Türkiye’nin de aralarında bulunduğu sekiz ülkenin dışişleri bakanları, Filistin halkını topraklarından sürmeye yönelik her türlü girişimi kesin biçimde reddettiklerini duyurdu.
Türkiye, Mısır, Endonezya, Ürdün, Pakistan, Katar, Suudi Arabistan ve Birleşik Arap Emirlikleri’nin dışişleri bakanları, Gazze’deki duruma dair ortak bir açıklama gerçekleştirdi.
Bakanlar, İsrail’in Gazze Şeridi sakinlerini Mısır’a taşımak için Refah Sınır Kapısı’nın tek yönlü açılmasıyla ilgili açıklamalar nedeniyle derin bir endişe duyduklarını belirtti.

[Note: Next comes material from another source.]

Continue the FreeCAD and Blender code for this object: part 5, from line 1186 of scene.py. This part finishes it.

Filistin halkını topraklarından çıkarma girişimlerini kesin bir dille reddettiklerini ifade eden bakanlar, ABD Başkanı Donald Trump’ın önerdiği planın, Refah Sınır Kapısı’nın her iki yönde açık kalması, bireylerin hareket özgürlüğünün sağlanması, Gazze Şeridi sakinlerinin ayrılmaya zorlanmaması ve bu kişilerin kendi topraklarında kalmalarını sağlamak amacıyla istikrarın yeniden tesis edilmesi için uygun koşulların oluşturulmasını hedeflediğini vurguladı.

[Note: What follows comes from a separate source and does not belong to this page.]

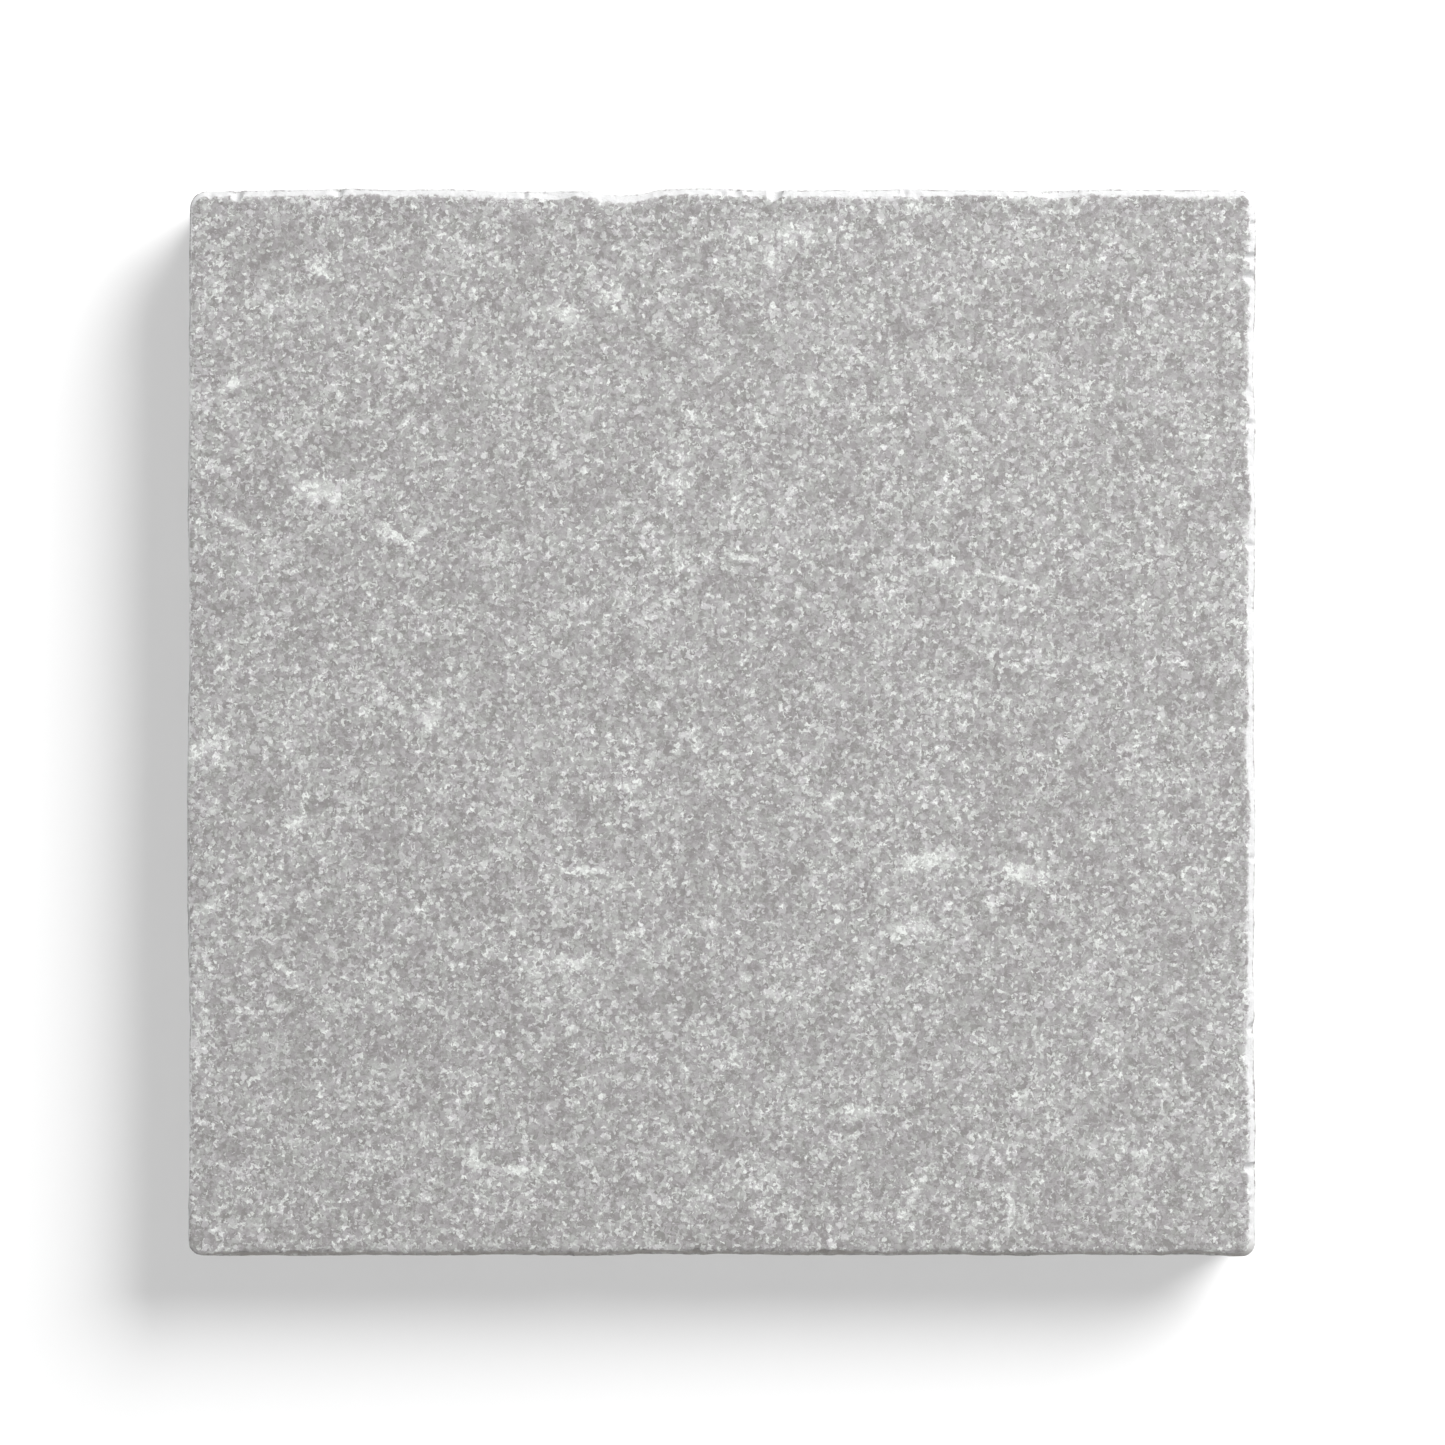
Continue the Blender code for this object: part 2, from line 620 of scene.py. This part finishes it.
def arris_sizes(rays, shape):
    """The bite into the face and the drop down the side of the arris on each ray."""
    upper = side_value(
        rays,
        shape.back_arris,
        shape.right_arris,
        shape.front_arris,
        shape.left_arris,
    )
    width = np.where(rays.is_upper, upper, shape.lower_arris)
    bite = width * (1 + ripples(rays.outline, BITE_LAYERS, shape.seed + 2))
    steepness = np.where(
        rays.is_upper, side_value(rays, *UPPER_STEEPNESS), LOWER_STEEPNESS
    )
    steepness = steepness * (1 + ripples(rays.outline, STEEPNESS_LAYERS, shape.seed + 5))
    return np.maximum(bite, LEAST_BITE), np.maximum(width * steepness, LEAST_DROP)


def corner_radii(rays, shape):
    return shape.corner_radius * (1 + ripples(rays.outline, CORNER_LAYERS, shape.seed + 6))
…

Bakanlar, Trump’ın bölgede barışı sağlama konusundaki kararlılığını takdir ettiklerini belirtirken, güvenlik ve barışı sağlamak ile bölgesel istikrar temellerini güçlendirmenin önemini “Trump Planı”nın gecikmeden ve engel olmaksızın tam olarak uygulanması gerektiğinin altını çizen ifadelerle dile getirdi.

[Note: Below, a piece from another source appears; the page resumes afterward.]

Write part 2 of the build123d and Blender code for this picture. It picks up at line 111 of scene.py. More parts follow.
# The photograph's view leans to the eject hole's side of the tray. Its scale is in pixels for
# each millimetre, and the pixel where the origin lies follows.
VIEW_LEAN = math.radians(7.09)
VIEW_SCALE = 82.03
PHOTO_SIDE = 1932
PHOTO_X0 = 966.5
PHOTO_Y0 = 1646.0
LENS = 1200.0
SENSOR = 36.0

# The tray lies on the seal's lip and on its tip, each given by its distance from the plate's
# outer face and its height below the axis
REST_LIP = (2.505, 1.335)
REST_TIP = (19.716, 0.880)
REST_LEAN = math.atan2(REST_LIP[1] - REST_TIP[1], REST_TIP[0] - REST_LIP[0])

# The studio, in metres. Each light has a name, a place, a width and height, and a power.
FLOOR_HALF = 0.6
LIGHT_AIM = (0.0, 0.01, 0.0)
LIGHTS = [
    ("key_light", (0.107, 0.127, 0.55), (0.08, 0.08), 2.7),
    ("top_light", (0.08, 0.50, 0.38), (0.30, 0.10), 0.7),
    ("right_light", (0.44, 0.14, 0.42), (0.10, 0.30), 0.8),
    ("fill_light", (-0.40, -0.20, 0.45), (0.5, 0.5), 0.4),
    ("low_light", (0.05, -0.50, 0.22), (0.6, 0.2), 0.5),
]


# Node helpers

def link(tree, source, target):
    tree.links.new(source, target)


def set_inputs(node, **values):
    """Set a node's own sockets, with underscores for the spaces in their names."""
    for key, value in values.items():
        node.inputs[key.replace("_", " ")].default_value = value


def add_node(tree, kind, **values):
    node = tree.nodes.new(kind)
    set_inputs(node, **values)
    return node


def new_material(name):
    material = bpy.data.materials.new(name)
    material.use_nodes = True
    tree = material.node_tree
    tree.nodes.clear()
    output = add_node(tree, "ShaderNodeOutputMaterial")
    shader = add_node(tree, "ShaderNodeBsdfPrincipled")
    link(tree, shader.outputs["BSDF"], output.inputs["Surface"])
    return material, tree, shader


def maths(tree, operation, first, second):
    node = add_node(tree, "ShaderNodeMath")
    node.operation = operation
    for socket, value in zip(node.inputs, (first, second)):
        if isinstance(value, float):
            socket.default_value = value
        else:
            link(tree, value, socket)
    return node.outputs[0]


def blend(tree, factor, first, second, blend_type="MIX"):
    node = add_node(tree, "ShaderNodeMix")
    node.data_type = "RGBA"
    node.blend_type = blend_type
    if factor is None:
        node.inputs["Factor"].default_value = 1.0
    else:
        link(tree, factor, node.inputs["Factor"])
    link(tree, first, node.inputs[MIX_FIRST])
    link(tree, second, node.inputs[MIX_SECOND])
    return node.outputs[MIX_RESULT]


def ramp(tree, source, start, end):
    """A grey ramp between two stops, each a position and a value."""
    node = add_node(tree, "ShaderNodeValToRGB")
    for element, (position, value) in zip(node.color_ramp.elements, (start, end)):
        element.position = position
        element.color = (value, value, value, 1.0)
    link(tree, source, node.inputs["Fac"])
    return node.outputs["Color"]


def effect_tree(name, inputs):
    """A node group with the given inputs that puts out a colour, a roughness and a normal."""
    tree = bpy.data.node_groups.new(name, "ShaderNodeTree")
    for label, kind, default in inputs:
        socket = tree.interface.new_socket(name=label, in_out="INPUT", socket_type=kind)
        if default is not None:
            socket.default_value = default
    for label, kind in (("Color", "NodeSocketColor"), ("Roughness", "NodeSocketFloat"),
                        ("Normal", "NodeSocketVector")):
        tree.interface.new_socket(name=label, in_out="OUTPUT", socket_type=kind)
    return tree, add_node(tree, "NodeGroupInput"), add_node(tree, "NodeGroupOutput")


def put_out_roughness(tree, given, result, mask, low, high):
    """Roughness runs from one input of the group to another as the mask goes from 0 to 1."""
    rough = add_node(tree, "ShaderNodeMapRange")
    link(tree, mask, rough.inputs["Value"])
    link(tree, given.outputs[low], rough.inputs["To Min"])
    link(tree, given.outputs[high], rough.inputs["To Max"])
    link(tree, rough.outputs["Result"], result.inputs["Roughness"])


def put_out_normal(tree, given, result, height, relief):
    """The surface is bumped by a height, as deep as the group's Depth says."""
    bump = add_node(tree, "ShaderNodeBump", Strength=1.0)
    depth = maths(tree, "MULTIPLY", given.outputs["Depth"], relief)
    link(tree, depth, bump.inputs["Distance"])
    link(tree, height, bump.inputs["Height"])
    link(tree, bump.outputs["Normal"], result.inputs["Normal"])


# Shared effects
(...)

Bu doğrultuda, ateşkesin tam olarak sürdürülmesi, sivillerin acılarının azaltılması, Gazze Şeridi’ne insani yardımların herhangi bir kısıtlama olmadan ulaştırılması, erken iyileştirme ve yeniden yapılanma süreçlerinin başlatılması ve Filistin Yönetimi’nin Gazze Şeridi’ndeki sorumluluklarını yeniden alma koşullarının oluşturulması gerektiği vurgulandı.
Bakanlar, ülkelerinin BMGK’nin 2803 sayılı kararı ve diğer ilgili tüm kararların eksiksiz uygulanmasını sağlamak, uluslararası meşruiyet ve iki devletli çözüm temelinde adil, kapsamlı ve sürdürülebilir bir barış amacıyla ABD ve uygun tüm bölgesel ile uluslararası taraflarla iş birliği ve koordinasyonu sürdüreceklerini açıkladı. Bu çabanın, 4 Haziran 1967 sınırları içinde, Gazze ve Batı Şeria’daki işgal altındaki topraklar dâhil, başkenti Doğu Kudüs olacak bağımsız bir Filistin Devleti’nin kurulmasına yol açması gerektiğinin altını çizdiler.